Reproduce only this span: the line containing "for item in", the line containing "record = json.load(file)", and every line between them, all exactly as given.

— Begin LISTING —

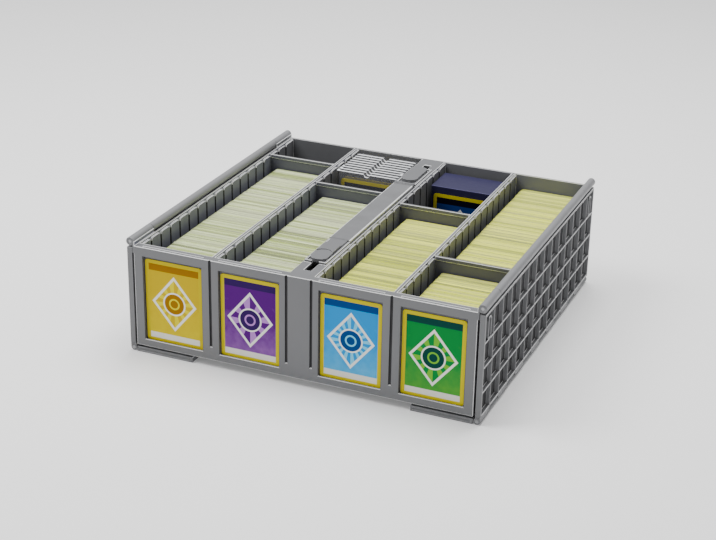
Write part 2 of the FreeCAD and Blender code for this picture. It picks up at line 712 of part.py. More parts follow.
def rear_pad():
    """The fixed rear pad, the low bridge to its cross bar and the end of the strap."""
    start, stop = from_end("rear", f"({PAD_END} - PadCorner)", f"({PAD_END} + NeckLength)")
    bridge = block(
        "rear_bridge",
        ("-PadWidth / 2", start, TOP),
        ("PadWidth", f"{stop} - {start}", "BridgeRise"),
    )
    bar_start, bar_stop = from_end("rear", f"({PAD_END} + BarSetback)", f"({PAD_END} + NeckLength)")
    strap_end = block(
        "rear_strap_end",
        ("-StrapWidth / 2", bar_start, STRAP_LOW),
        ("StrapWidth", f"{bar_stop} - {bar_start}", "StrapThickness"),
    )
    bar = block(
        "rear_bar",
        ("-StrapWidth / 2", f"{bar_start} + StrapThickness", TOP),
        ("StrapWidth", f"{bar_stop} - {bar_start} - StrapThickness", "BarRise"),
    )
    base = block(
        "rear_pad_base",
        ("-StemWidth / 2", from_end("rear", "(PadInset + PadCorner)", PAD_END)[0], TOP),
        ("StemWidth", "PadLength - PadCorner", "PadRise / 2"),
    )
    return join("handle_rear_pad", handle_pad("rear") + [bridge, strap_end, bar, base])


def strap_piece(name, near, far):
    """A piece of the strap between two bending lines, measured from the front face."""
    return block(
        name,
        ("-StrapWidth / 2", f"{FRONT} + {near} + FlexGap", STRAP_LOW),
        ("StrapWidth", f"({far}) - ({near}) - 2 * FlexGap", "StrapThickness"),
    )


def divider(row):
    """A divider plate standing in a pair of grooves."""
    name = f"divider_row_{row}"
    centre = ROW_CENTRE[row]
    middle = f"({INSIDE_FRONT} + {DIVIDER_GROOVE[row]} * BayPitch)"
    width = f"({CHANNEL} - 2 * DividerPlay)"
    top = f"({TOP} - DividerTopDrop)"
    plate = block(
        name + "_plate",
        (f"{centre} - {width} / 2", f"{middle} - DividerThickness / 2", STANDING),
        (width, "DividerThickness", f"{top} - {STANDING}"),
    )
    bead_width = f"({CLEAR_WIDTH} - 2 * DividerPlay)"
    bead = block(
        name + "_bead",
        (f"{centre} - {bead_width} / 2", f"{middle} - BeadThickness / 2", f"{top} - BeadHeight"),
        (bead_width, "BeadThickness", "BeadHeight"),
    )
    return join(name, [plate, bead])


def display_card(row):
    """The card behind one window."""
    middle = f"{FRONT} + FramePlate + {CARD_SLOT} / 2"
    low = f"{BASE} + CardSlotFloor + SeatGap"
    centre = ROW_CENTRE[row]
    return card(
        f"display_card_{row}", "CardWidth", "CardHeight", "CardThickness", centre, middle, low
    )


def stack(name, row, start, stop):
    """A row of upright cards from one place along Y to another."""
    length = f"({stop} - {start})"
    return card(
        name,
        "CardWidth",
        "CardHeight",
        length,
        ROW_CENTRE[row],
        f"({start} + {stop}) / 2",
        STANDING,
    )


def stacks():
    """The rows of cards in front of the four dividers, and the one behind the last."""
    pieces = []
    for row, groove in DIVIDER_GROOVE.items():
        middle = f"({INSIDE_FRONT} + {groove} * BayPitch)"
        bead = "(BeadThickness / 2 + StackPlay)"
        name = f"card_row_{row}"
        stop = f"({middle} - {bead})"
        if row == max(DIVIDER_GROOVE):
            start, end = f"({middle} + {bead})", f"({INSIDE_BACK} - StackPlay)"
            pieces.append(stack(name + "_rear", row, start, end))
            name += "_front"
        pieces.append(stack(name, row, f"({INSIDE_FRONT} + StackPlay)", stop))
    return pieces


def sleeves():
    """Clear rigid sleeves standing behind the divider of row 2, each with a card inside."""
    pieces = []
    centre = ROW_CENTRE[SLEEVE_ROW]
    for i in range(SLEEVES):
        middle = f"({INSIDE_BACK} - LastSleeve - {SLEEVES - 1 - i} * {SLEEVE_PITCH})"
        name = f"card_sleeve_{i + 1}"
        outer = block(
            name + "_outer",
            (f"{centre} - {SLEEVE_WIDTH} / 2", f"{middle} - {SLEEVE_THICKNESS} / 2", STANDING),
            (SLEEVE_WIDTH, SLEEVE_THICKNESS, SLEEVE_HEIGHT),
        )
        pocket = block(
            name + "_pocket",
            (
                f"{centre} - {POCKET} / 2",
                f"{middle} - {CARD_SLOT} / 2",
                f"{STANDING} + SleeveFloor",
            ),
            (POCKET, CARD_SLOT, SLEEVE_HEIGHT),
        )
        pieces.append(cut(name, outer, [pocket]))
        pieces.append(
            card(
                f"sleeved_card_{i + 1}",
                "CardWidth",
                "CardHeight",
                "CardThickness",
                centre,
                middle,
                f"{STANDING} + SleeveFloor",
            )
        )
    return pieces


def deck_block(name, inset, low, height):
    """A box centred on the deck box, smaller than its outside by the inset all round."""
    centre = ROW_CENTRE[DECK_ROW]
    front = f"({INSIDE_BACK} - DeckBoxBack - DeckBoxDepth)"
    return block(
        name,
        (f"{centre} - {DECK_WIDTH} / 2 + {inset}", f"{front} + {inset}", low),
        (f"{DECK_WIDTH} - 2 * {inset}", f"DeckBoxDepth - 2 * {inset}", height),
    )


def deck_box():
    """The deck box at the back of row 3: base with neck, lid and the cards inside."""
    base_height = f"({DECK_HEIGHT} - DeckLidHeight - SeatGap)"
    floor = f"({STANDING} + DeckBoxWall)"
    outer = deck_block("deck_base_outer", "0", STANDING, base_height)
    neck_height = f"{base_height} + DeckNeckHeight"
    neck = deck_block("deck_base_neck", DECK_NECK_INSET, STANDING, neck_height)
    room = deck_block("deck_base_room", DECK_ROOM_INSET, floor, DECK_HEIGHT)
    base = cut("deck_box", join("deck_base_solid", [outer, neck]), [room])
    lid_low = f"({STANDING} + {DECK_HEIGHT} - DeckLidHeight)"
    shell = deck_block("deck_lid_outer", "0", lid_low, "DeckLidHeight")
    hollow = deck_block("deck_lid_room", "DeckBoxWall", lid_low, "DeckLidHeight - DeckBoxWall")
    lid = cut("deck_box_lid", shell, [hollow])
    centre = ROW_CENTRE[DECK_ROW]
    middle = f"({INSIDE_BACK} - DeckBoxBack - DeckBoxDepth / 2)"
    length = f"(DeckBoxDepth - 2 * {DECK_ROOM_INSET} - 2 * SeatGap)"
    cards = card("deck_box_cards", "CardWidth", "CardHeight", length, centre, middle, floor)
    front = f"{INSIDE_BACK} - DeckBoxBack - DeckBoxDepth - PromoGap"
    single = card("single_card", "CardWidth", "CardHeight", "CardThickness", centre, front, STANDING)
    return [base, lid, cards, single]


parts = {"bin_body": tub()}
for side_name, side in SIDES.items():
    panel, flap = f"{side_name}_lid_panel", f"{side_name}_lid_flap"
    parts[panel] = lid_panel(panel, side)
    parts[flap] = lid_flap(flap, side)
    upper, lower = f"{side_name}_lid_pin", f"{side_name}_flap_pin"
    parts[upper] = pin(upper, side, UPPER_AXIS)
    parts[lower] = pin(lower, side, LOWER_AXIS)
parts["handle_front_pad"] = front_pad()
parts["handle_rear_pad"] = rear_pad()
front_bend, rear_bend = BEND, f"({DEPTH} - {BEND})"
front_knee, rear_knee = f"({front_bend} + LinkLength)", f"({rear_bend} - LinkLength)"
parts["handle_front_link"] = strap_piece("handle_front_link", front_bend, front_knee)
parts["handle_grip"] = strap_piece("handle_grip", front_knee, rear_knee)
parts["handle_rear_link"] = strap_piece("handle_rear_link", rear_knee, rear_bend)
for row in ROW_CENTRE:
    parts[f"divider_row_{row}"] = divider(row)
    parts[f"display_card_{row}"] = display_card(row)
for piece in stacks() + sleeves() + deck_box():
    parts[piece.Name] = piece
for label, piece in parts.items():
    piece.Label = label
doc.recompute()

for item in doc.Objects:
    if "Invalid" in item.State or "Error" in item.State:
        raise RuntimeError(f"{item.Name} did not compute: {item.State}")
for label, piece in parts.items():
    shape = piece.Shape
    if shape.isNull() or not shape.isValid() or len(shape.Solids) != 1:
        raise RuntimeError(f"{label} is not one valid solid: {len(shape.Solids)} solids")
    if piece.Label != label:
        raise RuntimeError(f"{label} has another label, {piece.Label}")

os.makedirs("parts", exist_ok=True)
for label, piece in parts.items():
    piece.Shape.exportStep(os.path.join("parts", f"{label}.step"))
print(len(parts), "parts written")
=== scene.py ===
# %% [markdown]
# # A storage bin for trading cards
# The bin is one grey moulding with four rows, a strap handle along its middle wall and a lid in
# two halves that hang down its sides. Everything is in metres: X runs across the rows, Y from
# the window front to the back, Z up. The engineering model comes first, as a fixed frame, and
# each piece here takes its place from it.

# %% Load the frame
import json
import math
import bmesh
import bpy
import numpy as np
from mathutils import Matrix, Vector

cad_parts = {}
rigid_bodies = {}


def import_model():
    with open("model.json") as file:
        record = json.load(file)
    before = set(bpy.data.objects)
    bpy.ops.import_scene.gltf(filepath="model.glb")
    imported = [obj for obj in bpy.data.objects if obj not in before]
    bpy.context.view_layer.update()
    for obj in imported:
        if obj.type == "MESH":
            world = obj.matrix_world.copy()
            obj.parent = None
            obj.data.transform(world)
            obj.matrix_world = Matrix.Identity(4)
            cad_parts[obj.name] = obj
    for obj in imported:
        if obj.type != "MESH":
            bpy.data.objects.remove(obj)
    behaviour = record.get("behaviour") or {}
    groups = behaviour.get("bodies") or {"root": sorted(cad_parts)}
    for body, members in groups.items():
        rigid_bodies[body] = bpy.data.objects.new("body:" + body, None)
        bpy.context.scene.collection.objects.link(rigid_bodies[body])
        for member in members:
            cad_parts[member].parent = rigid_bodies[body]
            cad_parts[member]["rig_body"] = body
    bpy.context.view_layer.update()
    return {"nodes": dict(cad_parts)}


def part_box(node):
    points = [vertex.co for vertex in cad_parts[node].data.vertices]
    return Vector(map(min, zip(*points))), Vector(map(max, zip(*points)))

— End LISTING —
— Begin LISTING —

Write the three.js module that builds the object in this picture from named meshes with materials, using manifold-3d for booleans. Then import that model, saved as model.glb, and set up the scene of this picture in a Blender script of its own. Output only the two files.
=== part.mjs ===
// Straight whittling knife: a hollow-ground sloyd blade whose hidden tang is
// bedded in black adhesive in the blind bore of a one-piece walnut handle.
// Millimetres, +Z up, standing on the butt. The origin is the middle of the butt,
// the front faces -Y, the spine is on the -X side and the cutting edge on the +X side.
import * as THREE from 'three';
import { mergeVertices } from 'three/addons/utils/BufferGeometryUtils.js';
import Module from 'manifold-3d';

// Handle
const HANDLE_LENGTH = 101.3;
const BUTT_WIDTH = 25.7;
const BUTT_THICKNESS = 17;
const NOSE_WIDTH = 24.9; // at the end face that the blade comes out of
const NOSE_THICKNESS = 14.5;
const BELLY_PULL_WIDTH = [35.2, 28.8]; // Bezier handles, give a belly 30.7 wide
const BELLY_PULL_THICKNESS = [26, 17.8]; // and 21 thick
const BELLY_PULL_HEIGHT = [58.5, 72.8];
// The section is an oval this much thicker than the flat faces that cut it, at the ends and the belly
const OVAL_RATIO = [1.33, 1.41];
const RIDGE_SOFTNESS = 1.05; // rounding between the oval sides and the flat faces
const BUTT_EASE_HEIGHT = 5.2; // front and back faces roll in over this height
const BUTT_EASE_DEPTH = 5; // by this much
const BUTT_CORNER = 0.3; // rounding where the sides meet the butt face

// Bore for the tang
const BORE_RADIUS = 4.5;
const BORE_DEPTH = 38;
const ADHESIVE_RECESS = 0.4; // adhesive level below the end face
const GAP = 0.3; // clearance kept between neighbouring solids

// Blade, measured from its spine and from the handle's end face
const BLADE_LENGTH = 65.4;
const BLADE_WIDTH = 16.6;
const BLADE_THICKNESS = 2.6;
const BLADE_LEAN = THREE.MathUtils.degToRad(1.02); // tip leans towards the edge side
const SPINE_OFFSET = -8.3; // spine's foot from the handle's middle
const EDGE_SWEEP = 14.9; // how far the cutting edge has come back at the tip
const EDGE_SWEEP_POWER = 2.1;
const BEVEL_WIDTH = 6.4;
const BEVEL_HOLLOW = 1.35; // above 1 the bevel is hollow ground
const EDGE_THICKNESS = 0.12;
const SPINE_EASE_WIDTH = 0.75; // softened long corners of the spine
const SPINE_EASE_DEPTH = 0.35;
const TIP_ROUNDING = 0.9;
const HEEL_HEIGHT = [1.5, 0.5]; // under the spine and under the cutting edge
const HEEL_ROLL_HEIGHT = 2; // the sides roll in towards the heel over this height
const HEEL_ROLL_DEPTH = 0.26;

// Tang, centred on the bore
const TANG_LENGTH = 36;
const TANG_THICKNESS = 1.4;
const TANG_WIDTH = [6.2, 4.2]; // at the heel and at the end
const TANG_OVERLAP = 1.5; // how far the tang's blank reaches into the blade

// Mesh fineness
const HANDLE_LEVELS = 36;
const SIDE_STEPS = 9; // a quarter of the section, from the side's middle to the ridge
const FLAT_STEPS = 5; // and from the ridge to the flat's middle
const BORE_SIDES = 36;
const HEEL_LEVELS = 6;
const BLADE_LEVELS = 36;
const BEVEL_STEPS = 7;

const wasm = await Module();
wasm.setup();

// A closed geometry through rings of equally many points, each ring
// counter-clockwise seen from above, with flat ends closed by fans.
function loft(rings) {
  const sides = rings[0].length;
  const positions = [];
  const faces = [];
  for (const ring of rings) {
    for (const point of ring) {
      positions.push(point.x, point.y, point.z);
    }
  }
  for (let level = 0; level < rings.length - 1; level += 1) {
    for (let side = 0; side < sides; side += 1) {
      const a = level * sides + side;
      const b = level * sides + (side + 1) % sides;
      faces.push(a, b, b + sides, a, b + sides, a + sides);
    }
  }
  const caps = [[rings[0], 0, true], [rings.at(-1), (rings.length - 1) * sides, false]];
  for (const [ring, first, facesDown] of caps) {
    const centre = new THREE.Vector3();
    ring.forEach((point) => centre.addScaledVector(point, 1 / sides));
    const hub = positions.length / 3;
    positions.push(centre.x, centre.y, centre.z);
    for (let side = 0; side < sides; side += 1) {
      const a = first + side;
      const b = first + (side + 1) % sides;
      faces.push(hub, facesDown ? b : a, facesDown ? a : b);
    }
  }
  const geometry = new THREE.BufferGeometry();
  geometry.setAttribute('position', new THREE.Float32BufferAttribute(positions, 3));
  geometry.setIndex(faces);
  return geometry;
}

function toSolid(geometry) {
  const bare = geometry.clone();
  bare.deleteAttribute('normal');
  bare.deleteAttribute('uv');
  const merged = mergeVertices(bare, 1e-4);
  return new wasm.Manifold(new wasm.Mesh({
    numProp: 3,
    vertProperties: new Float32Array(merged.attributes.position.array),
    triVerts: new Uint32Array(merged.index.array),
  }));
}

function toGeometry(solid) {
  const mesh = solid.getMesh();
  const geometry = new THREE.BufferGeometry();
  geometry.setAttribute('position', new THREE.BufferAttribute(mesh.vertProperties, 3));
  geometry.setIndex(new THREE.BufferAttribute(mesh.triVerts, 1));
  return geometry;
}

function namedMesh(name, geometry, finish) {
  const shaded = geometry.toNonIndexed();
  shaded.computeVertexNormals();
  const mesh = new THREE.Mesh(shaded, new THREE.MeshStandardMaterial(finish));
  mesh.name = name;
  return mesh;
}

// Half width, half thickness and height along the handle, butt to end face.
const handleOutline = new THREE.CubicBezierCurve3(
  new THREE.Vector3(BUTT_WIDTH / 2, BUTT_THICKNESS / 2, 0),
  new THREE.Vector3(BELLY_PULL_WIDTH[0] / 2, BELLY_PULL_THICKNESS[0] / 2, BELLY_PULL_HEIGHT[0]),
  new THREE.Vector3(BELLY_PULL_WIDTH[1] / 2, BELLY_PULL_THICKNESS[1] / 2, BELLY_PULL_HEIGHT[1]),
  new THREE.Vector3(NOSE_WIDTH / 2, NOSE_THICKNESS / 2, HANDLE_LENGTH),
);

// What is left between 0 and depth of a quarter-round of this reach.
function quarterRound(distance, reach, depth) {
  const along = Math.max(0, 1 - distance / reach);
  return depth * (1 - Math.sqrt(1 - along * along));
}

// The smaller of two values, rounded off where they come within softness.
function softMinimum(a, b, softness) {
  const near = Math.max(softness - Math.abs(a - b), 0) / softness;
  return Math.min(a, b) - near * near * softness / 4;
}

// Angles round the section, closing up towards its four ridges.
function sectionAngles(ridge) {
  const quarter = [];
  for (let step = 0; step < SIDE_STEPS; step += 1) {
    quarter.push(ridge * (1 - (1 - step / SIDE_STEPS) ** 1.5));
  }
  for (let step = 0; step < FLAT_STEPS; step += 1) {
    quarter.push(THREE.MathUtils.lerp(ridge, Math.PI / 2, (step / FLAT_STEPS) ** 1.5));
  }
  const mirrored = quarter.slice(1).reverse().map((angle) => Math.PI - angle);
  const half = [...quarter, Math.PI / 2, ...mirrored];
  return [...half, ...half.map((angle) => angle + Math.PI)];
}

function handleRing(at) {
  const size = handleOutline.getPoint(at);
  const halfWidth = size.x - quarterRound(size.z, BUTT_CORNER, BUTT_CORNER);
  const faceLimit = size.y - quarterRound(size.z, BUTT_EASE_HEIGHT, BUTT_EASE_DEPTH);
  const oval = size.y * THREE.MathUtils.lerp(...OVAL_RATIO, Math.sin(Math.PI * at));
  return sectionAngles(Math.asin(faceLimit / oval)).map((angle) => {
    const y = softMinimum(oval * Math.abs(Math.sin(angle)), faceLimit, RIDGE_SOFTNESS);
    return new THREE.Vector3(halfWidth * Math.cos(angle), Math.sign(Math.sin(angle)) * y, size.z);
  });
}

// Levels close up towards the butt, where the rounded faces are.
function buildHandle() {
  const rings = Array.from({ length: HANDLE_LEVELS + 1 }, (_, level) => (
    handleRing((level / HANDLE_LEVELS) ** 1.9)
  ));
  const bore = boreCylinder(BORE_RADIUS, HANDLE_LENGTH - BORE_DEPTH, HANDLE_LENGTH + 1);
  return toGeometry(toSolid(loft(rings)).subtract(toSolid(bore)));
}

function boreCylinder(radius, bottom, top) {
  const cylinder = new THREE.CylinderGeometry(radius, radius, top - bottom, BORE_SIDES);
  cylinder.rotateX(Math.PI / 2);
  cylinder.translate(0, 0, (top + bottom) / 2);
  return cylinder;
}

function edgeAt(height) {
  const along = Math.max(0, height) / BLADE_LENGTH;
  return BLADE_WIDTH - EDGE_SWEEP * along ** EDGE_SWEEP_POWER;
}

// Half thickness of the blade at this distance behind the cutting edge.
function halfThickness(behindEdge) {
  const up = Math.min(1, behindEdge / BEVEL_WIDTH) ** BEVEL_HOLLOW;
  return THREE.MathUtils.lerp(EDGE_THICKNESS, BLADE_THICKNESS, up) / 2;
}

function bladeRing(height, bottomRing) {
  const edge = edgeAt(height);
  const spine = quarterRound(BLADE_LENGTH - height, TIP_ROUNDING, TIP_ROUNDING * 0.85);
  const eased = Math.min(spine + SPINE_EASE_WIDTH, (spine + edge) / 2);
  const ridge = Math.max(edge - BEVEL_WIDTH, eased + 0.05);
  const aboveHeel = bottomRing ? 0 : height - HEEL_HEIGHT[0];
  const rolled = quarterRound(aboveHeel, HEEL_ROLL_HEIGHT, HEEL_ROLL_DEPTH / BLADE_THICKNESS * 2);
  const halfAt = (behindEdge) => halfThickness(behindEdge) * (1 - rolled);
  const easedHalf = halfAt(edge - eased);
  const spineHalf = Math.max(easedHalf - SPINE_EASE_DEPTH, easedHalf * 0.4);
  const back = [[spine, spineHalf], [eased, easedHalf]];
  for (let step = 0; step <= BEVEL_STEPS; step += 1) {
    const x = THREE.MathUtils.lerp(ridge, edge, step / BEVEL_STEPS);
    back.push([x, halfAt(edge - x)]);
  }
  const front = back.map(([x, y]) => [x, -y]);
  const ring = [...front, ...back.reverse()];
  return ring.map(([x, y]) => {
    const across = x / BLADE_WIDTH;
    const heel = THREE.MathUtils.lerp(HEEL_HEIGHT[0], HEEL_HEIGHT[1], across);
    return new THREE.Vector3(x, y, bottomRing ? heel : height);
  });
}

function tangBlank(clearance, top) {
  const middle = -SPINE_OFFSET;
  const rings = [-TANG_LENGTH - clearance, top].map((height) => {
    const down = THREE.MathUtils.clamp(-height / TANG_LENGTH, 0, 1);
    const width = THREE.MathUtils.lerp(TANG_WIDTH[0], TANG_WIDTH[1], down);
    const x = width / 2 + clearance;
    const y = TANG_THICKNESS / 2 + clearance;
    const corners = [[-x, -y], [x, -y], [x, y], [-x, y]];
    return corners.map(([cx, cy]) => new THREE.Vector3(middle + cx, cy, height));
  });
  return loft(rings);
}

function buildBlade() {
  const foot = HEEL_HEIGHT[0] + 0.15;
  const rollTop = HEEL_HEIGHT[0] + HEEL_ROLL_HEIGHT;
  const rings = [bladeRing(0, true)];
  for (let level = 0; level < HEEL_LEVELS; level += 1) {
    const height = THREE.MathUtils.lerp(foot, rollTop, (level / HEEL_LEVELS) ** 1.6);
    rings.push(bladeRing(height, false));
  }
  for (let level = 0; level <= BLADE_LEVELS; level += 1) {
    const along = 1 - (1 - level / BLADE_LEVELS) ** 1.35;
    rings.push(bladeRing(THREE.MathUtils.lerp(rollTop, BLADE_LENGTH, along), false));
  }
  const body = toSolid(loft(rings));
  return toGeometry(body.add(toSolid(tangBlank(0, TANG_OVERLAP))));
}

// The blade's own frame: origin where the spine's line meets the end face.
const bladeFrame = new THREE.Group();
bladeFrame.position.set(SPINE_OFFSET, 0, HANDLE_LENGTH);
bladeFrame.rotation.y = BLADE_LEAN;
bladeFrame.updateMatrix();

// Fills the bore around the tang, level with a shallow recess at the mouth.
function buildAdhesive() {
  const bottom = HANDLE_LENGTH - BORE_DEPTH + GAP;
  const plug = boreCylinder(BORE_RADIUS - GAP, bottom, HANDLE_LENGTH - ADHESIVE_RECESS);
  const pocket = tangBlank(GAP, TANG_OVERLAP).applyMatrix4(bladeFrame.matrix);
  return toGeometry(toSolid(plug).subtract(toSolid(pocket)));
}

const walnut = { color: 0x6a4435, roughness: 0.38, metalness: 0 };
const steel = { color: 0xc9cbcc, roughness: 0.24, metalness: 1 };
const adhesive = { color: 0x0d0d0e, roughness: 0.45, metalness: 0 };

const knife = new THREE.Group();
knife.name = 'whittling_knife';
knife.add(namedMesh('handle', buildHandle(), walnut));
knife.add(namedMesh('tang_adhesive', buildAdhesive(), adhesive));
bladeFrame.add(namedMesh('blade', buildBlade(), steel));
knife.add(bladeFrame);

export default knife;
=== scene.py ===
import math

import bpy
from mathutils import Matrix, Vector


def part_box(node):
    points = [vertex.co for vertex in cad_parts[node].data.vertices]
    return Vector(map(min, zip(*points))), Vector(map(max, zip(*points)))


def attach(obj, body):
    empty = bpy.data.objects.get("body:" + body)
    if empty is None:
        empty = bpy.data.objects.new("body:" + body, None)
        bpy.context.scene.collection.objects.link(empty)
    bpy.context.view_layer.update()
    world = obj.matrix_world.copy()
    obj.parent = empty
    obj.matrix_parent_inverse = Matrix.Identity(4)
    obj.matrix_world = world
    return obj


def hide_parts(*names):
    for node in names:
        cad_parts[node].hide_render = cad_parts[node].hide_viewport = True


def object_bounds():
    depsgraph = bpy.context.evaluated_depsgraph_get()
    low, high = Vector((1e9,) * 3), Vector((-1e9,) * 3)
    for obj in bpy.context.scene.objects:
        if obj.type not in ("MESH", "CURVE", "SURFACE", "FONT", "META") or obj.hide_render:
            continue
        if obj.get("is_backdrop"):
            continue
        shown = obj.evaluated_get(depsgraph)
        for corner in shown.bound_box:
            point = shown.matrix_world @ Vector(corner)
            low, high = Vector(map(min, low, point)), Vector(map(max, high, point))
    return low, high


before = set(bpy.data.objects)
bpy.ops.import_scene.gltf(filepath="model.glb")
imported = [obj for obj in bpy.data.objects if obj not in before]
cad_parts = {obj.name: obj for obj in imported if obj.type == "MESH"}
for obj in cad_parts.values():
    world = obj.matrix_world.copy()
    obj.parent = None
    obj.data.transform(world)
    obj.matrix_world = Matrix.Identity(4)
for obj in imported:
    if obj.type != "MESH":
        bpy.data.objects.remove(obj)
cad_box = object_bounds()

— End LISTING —

FINISHED TASK:
for item in doc.Objects:
    if "Invalid" in item.State or "Error" in item.State:
        raise RuntimeError(f"{item.Name} did not compute: {item.State}")
for label, piece in parts.items():
    shape = piece.Shape
    if shape.isNull() or not shape.isValid() or len(shape.Solids) != 1:
        raise RuntimeError(f"{label} is not one valid solid: {len(shape.Solids)} solids")
    if piece.Label != label:
        raise RuntimeError(f"{label} has another label, {piece.Label}")

os.makedirs("parts", exist_ok=True)
for label, piece in parts.items():
    piece.Shape.exportStep(os.path.join("parts", f"{label}.step"))
print(len(parts), "parts written")
=== scene.py ===
# %% [markdown]
# # A storage bin for trading cards
# The bin is one grey moulding with four rows, a strap handle along its middle wall and a lid in
# two halves that hang down its sides. Everything is in metres: X runs across the rows, Y from
# the window front to the back, Z up. The engineering model comes first, as a fixed frame, and
# each piece here takes its place from it.

# %% Load the frame
import json
import math
import bmesh
import bpy
import numpy as np
from mathutils import Matrix, Vector

cad_parts = {}
rigid_bodies = {}


def import_model():
    with open("model.json") as file:
        record = json.load(file)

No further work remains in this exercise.